C'è stata principalmente una difficoltà psicologica nel dover vivere tutti chiusi in casa. In alcune situazioni questo non ha fatto altro che mettere in luce le diversità culturali, di attrezzatura, di risorse e di disponibilità che c'erano tra le persone. Se non ci fosse stata l'epidemia, se non ci fosse stato il lockdown, saremmo arrivati a queste modalità di lavoro molto più lentamente. Non ci sarebbe stato però questo appesantimento psicologico.
Partendo da questo presupposto è molto importante chiarire cosa è lo smart working e cosa è il telelavoro, perché forse questo dal punto di vista culturale può sollevare un po' gli animi. In effetti si è parlato erroneamente di smart working in riferimento a quello che abbiamo vissuto durante il lockdown. Ma quello era semplicemente telelavorare. Anche a livello normativo queste modalità di lavoro sono regolamentate in modo diverso. Parlare di smart working significa parlare di lavoro agile, mentre il telelavoro descrive semplicemente lo spostamento del luogo in cui si esegue l'attività professionale dalla sede a casa. Le due cose sono molto differenti.
Lo smart working è caratterizzato dall'assenza di vincoli di orari. Questo come sappiamo non accade nel telelavoro. Nello smart working non ci sono nemmeno vincoli spaziali, con una flessibilità completa non solo sul tempo, ma anche sullo spazio. Quindi il lavoro può essere fatto da qualsiasi luogo, anche per l'appunto in villeggiatura. E qui possiamo togliere l'ansia legata all'essere non dei nomadi digitali, quanto dei seduti digitali in casa. Io stessa in luglio mi sono trasferita per un mese in una località trentina dove ho deciso di passare le vacanze, da dove ho potuto in parte lavorare e in parte vivere la mia villeggiatura.
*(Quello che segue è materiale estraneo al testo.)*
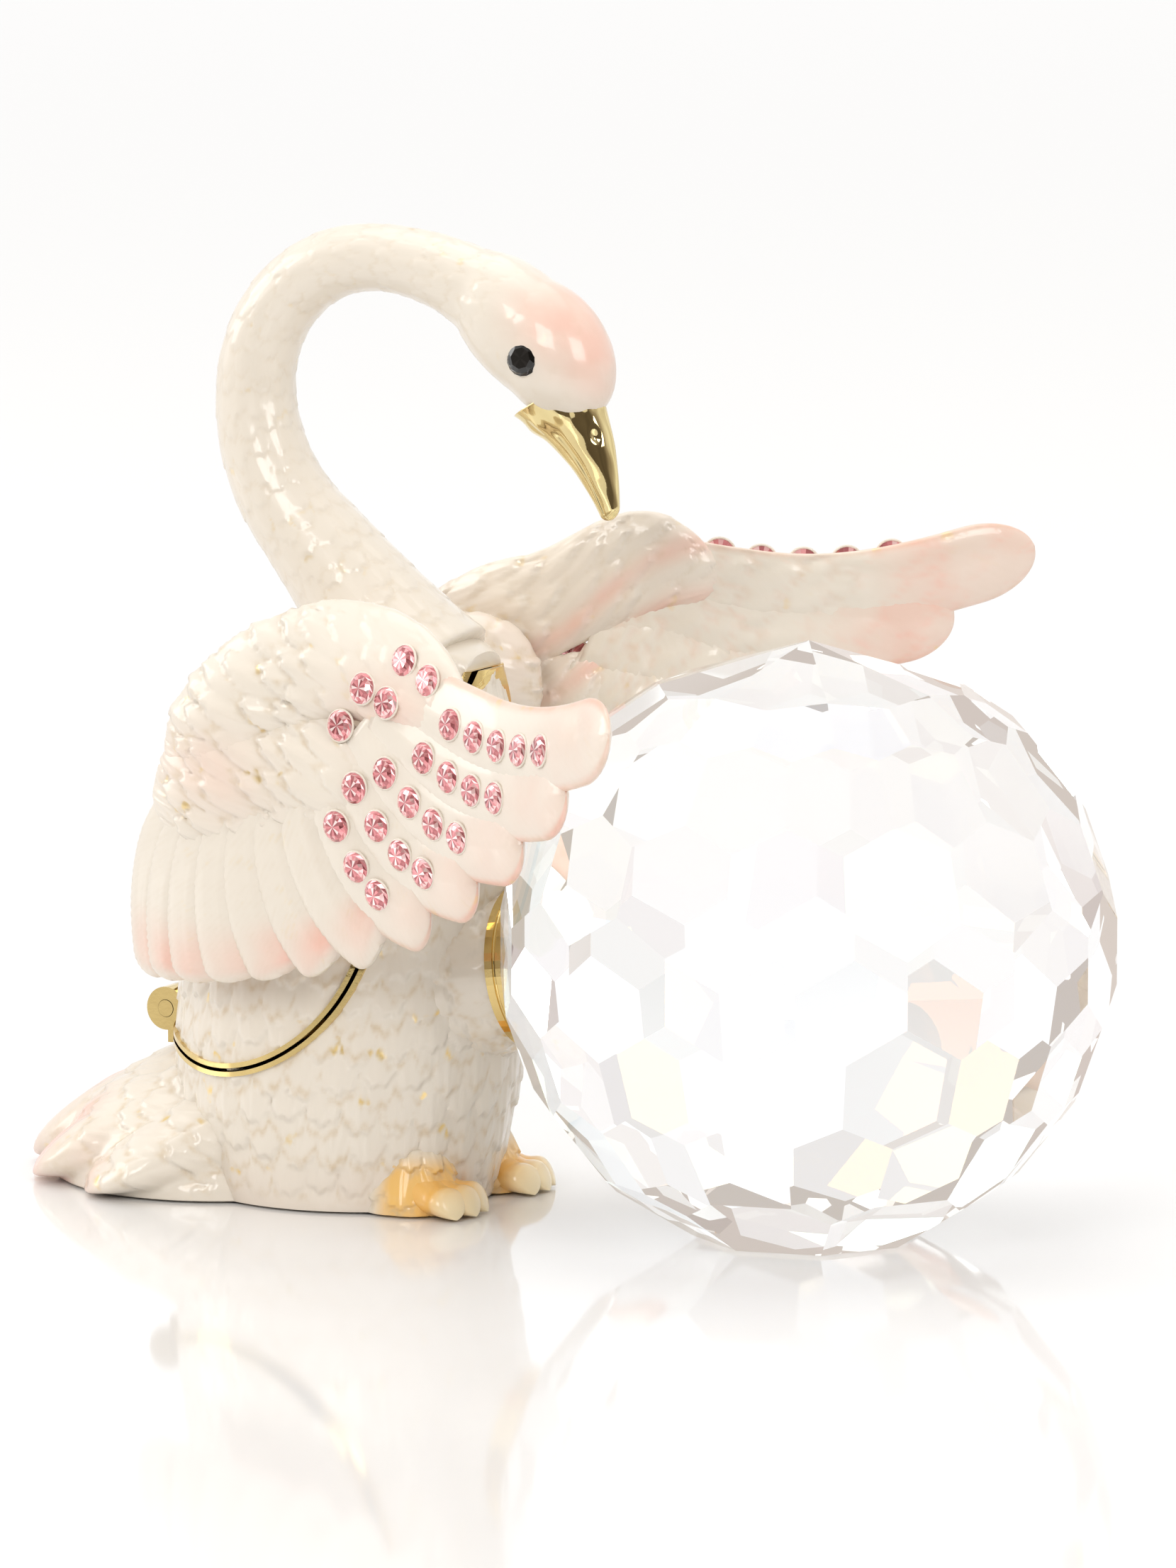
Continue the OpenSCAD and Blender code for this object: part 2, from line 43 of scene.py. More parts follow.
aim = Vector((0.0140, 0.0076, 0.0338))
turn, rise, away = np.radians(28.0), np.radians(8.6), 0.8
back = Vector((np.sin(turn) * np.cos(rise), -np.cos(turn) * np.cos(rise), np.sin(rise)))
lens = bpy.data.cameras.new("long_lens")
lens.lens, lens.sensor_width = 225.0, 36.0
lens.clip_start, lens.clip_end = 0.05, 20.0
camera = bpy.data.objects.new("camera", lens)
bpy.context.scene.collection.objects.link(camera)
camera.location = aim + back * away
camera.rotation_euler = back.to_track_quat("Z", "Y").to_euler()
bpy.context.scene.camera = camera
bpy.context.scene.view_settings.view_transform = "Standard"


def nodes_of(owner):
    """A fresh node tree, and a function that adds a node with its settings and input values."""
    owner.use_nodes = True
    tree = owner.node_tree
    tree.nodes.clear()
    return tree, adder(tree)


def adder(tree):
    """put(kind, inputs, **settings): kind without its ShaderNode prefix, and inputs as plain
    values, or (node, output) to link."""

    def put(kind, inputs=None, **settings):
        node = tree.nodes.new(kind if kind.startswith("NodeGroup") else "ShaderNode" + kind)
        for key, value in settings.items():
            setattr(node, key, value)
        for key, value in (inputs or {}).items():
            if isinstance(value, tuple) and isinstance(value[0], bpy.types.Node):
                tree.links.new(value[0].outputs[value[1]], node.inputs[key])
            else:
                node.inputs[key].default_value = value
        return node

    return put


def softbox(name, place, size, power, tint=(1.0, 1.0, 1.0)):
    """A square area light that looks at the object's middle."""
    light = bpy.data.lights.new(name, "AREA")
    light.size, light.energy, light.color = size, power, tint
    lamp = bpy.data.objects.new(name, light)
    bpy.context.scene.collection.objects.link(lamp)
    lamp.location = place
    lamp.rotation_euler = (Vector(place) - aim).to_track_quat("Z", "Y").to_euler()


world = bpy.data.worlds.new("white_room")
bpy.context.scene.world = world
tree, put = nodes_of(world)
where = put("TexCoord")
towards = put("VectorMath", {0: (where, "Generated"), 1: (back.x, back.y, 0.0)},
    operation="DOT_PRODUCT")
drift = put("TexNoise", {"Vector": (where, "Generated"), "Scale": 2.6, "Detail": 1.0})
pale = put("MapRange", {"Value": (drift, "Fac"), "From Min": 0.42, "From Max": 0.58,
    "To Min": 0.80, "To Max": 1.0})
dim = put("MapRange", {"Value": (towards, "Value"), "From Min": 0.1, "From Max": 0.8,
    "To Min": 1.0, "To Max": 0.16})
split = put("SeparateXYZ", {"Vector": (where, "Generated")})
over = put("MapRange", {"Value": (split, "Z"), "From Min": 0.25, "From Max": 0.8, "To Min": 0.0,
    "To Max": 0.75})
lit = put("Math", {0: (dim, "Result"), 1: (over, "Result")}, operation="MAXIMUM")
path = put("LightPath")
patchy = put("Math", {0: (lit, 0), 1: (pale, "Result")}, operation="MULTIPLY")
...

Dal punto di vista normativo, tra l'altro, il telelavoro è semplicemente una modalità che si può porre in essere attraverso un accordo privato tra azienda e lavoratore, niente più di un documento scritto. Lo smart working è invece normato da una legge specifica di riferimento, la legge 81 del 2017, la quale detta le condizioni di questo lavoro agile. Ha detto bene Stefano Quintarelli nel ricordare che “c'è poca normativa”, perché è vero che la legge 81 ci parla di flessibilità di orari e di spazi, senza però creare un vero e proprio contratto ad hoc. Tutto quello che è il trattamento economico, tutto quello che sono i vincoli orari della collaborazione resta ancora oggi collegato al contratto di riferimento.
La sfida futura sarà quella di gestire la flessibilità che lo smart working porta, una grande sfida di riprogettazione da parte di tutte le categorie, dalla quella politica a quella delle imprese.